Task:
Search the data for the string "origin" and gather each line it is in.

Data in this exercise:
-- Start --

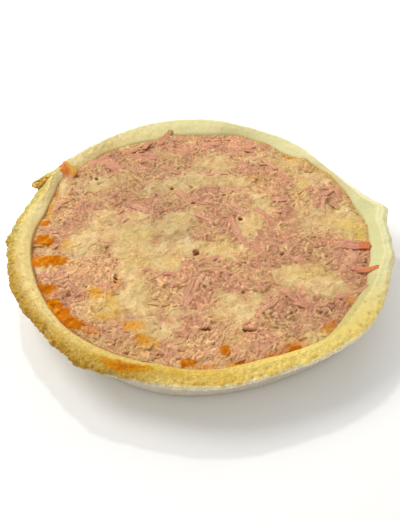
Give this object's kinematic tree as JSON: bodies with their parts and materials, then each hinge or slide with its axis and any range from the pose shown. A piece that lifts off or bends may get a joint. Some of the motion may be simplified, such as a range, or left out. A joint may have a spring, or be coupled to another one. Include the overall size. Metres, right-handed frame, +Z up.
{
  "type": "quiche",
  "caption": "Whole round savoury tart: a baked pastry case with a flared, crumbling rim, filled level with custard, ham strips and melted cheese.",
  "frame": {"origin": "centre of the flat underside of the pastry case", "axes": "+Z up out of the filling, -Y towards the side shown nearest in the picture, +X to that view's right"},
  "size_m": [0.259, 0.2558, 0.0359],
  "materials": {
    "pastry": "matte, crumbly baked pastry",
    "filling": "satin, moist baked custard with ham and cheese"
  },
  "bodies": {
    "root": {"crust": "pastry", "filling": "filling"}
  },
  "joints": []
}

-- End --
-- Start --

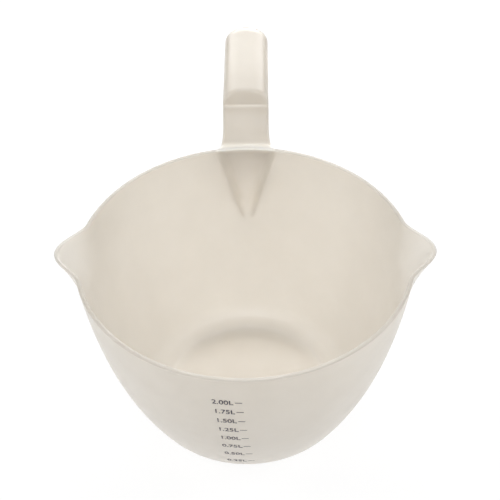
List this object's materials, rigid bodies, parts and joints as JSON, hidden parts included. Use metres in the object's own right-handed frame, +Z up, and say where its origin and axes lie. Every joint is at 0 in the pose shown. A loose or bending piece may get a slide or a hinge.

-- End --

Result:
  "frame": {"origin": "centre of the flat underside of the pastry case", "axes": "+Z up out of the filling, -Y towards the side shown nearest in the picture, +X to that view's right"},
List this object's materials, rigid bodies, parts and joints as JSON, hidden parts included. Use metres in the object's own right-handed frame, +Z up, and say where its origin and axes lie. Every joint is at 0 in the pose shown. A loose or bending piece may get a slide or a hinge.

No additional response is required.